Alveton is an extensive and populous parish, including the townships of Cotton, Denston, and Farley. The village of Alveton is situated to the north of Bradley, four miles NE of Cheadle. This village is built upon very uneven ground, in a most romantic situation near the river Churnet. It contains several well-built modern houses, and is remarkable for the ruins of an ancient Castle, built and inhabited by Bertram de Verdon, the founder of Croxden Abbey.

After the lapse of several years, this castle devolved by marriage to the Furnivals. It continued two successions in this family, when, falling to Joan, the only heir, who married Thomas Neville, brother to the Earl of Westmoreland, he was in her right created Lord Furnival. He left by her only one daughter, Joan, who having married to John Talbot, afterwards Earl of Shrewsbury, she brought the manor and castle of Alveton into his family, and it is now the property of the present Earl of Shrewsbury.

The site of Alveton Castle is very commanding, and naturally strong, built on a rocky precipice on the south bank of the Churnet, the base being elevated about eighty yards above that river. On this side it was inaccessible, and it was strongly fortified by an entrenchment on the side next the church. The ruins consist of two towers, the most perfect of which is overgrown with ivy, with a small vase in the centre; the other is partly fallen in. A covered archway, and fragments of the thick outer wall, also remain.

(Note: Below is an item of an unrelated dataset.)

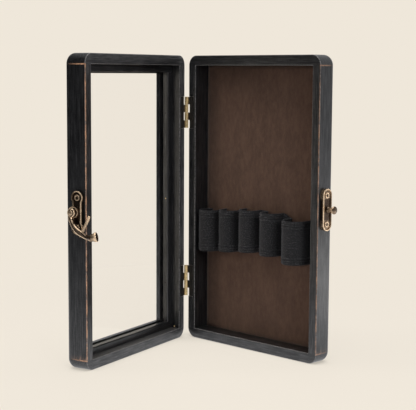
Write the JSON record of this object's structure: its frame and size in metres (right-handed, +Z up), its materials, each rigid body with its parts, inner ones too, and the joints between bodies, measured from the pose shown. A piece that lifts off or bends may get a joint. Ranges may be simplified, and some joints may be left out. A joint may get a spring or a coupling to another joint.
{
  "type": "fountain pen case",
  "caption": "Upright hinged wooden case for fountain pens: a lined tray with an elastic loop band, a glazed lid and a swing-hook latch.",
  "frame": {"origin": "centre of the bottom end of the tray, on the surface that the case stands on", "axes": "+Z up along the long sides, +Y from the tray's open rim to its back, +X from the hinges to the latch; the lid stands open at the -Y side"},
  "size_m": [0.121, 0.119, 0.17],
  "materials": {
    "stained_wood": "black-stained wood, satin, brushed grain, rubbed tan along the edges",
    "suede": "dark brown suede-like lining",
    "webbing": "black ribbed elastic webbing",
    "tack_steel": "black japanned steel tacks",
    "hinge_brass": "brass, slightly dulled",
    "latch_bronze": "antique bronze, dark in the hollows and bright on the edges",
    "glass": "clear float glass"
  },
  "bodies": {
    "tray": {"tray_top_rail": "stained_wood", "tray_bottom_rail": "stained_wood", "tray_hinge_stile": "stained_wood", "tray_latch_stile": "stained_wood", "tray_back_panel": "stained_wood", "tray_lining": "suede", "elastic_band": "webbing", "band_tacks": "tack_steel", "upper_hinge_tray_leaf": "hinge_brass", "lower_hinge_tray_leaf": "hinge_brass", "upper_hinge_pin": "hinge_brass", "lower_hinge_pin": "hinge_brass", "tray_hinge_brads": "hinge_brass", "catch_plate": "latch_bronze", "catch_knob": "latch_bronze", "catch_screws": "latch_bronze"},
    "lid": {"lid_top_rail": "stained_wood", "lid_bottom_rail": "stained_wood", "lid_hinge_stile": "stained_wood", "lid_latch_stile": "stained_wood", "lid_face_frame": "stained_wood", "glass_pane": "glass", "glass_bead_top": "stained_wood", "glass_bead_bottom": "stained_wood", "glass_bead_hinge_side": "stained_wood", "glass_bead_latch_side": "stained_wood", "bead_brads": "hinge_brass", "upper_hinge_lid_leaf": "hinge_brass", "lower_hinge_lid_leaf": "hinge_brass", "lid_hinge_brads": "hinge_brass", "hook_plate": "latch_bronze", "hook_rivet": "latch_bronze", "hook_screws": "latch_bronze"},
    "hook": {"latch_hook": "latch_bronze"}
  },
  "joints": [
    {"name": "lid_hinge", "type": "hinge", "parent": "tray", "child": "lid", "pos_m": [-0.0519, -0.00675, 0.085], "axis": [0, 0, -1], "range_deg": [-75.8, 122.2]},
    {"name": "hook_pivot", "type": "hinge", "parent": "lid", "child": "hook", "pos_m": [-0.03374, -0.10727, 0.086], "axis": [0.2453, -0.9694, 0], "range_deg": [-90, 41]}
  ]
}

Alveton Church, which stands near this Castle, above the village, is an ancient and low Gothic edifice of stone, with a strong square tower: the roof is covered with lead. The interior is heavy, and ill lighted with very small windows: the pews are of oak. It is dedicated to St. Peter, and is a vicarage, in the patronage of R. Williamson, Esq.: the Rev. Thomas Blackey, the present vicar, resides in a neat white mansion near the extremity of the village.

The parish of Alveton contains 357 houses, 358 families; 955 males, 943 females: total of inhabitants 1,898. There is an extensive wire manufactory established at Oakamoor, on the Churnet, and another at the village, near Alveton, by Messrs. Patten and Co. of Cheadle. About 30 workmen are employed at the former, and 50 at the latter place. A cotton manufactory was begun on this river about thirty years ago by a company of adventurers, but it was afterwards relinquished, and the building is now occupied as a corn-mill. There is also a large tan-yard in the village.

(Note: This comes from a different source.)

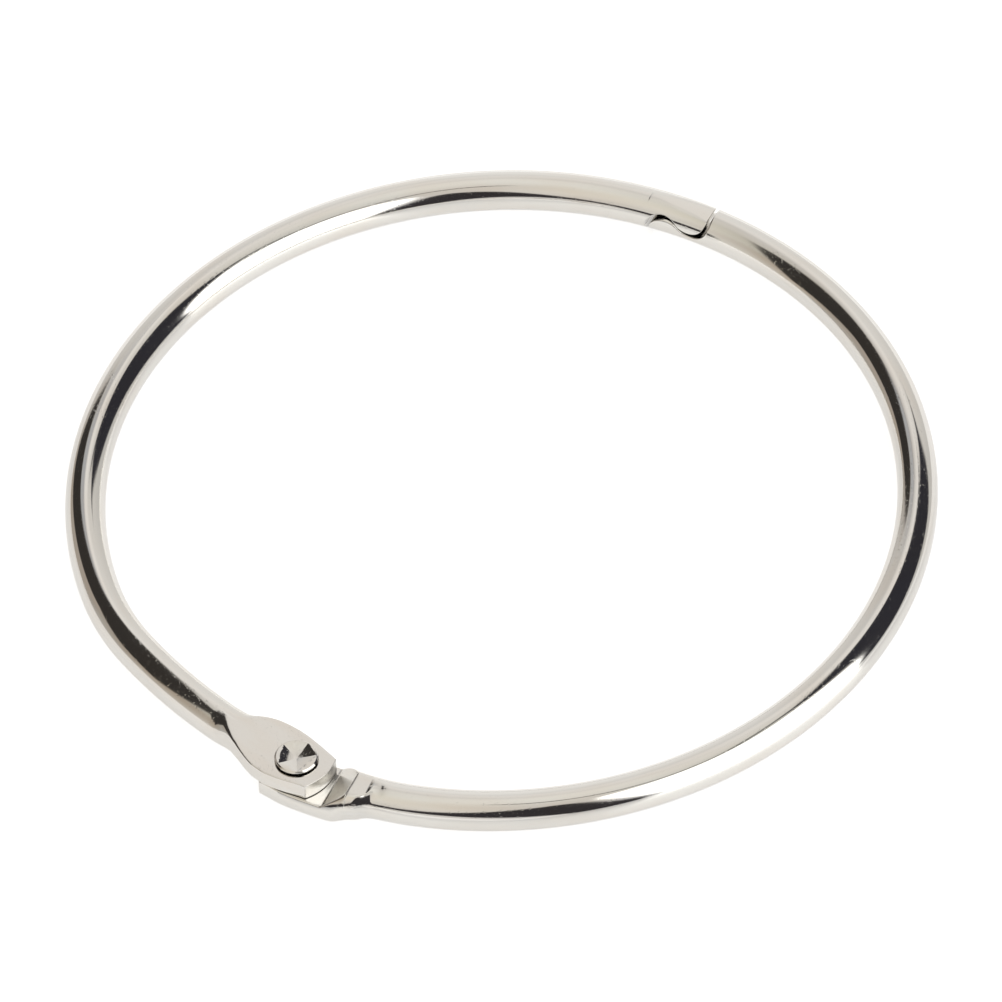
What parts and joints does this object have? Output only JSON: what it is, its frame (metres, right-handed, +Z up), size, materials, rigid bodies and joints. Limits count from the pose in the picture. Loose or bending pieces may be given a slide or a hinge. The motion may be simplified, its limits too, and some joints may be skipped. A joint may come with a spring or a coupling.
{
  "type": "binder ring",
  "caption": "Hinged loose-leaf binder ring of bright nickel-plated steel wire, lying shut: half rings riveted through lapped ears, with a snap catch opposite the hinge.",
  "frame": {"origin": "centre of the ring, on the surface that it lies on; the wire's centre plane is 2.18 mm above it", "axes": "+Z up from the surface, +Y from the hinge to the catch, +X across the ring towards the half with the lower ear"},
  "size_m": [0.084, 0.0849, 0.0044],
  "materials": {
    "nickel_wire": "bright nickel plate over drawn steel wire, with fine scratches and pits",
    "nickel_rivet": "bright nickel plate, faceted dish in the upper head"
  },
  "bodies": {
    "upper_half": {"half_ring_upper_ear": "nickel_wire"},
    "rivet": {"hinge_rivet": "nickel_rivet"},
    "lower_half": {"half_ring_lower_ear": "nickel_wire"}
  },
  "joints": [
    {"name": "swing", "type": "hinge", "parent": "upper_half", "child": "rivet", "pos_m": [0, -0.0396, 0.00218], "axis": [0, 0, -1], "range_deg": [0, 120]},
    {"name": "side_flex", "type": "hinge", "parent": "rivet", "child": "lower_half", "pos_m": [0, -0.0396, 0.00218], "axis": [-1, 0, 0], "range_deg": [0, 1], "stiffness_Nm_per_rad": 15}
  ]
}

There are two places for divine worship in Alveton, namely, the Church, and a chapel for Calvinists. The Rev. Mr. Tallis is minister of the latter. Several Methodists reside here, but they have not yet erected a meeting-house, and they consequently meet at private houses.

Near the north bank of the Churnet, opposite the Castle, stands Alveton Abbey, the summer residence of the Earl of Shrewsbury. His Lordship has made great improvements on his manor, and given employment to masons, bricklayers, labourers, and different artists connected with architecture. He is somewhat fanciful, and has built and pulled down several ornamental temples on his grounds; and he is now engaged in the erection of a tower on the summit of a hill, which will command an extensive prospect of the circumjacent country. Lord Shrewsbury, who is a zealous Catholic, married a Miss Hoey, the daughter of a bookseller in Dublin, who was also a votary of the Holy Mother Church, and a considerable number of Catholics are retained in the family mansion.

Alveton is a constablewick over thirteen townships, the inhabitants of which owe suit and service to Lord Shrewsbury, who holds a court leet and a court baron, with the view of frank pledge, in the Moot-hall belonging to the manor. It is situated opposite the Church, and is occupied as a free-school, with an annuity of £12 for the instruction of twelve boys and girls. A branch of the Grand Trunk and Caldon canal passes through the valley near Alveton, parallel with the river Churnet, and is continued to Uttoxeter.

On Sunday, April 20, 1805, a great shock of an earthquake was felt at Alveton, and the places adjacent, about one o'clock in the morning. During the concussion several chimneys were thrown down, particularly in the hamlet of Prestwood, but the inhabitants received no injury.

August 31st, 1810, Alveton and the neighbourhood was visited with the most dreadful storm of thunder, hail, and rain, that ever was remembered by the oldest inhabitant. Hail-stones of more than five inches in circumference, lay three inches thick upon the ground, and broke many of the windows, which were also forced-in by a violent west wind. Much glass was broken in the hot-houses of the Earl of Shrewsbury, and those of the neighbouring gentlemen, and some damage sustained in the farms and orchards. This storm lasted three quarters of an hour.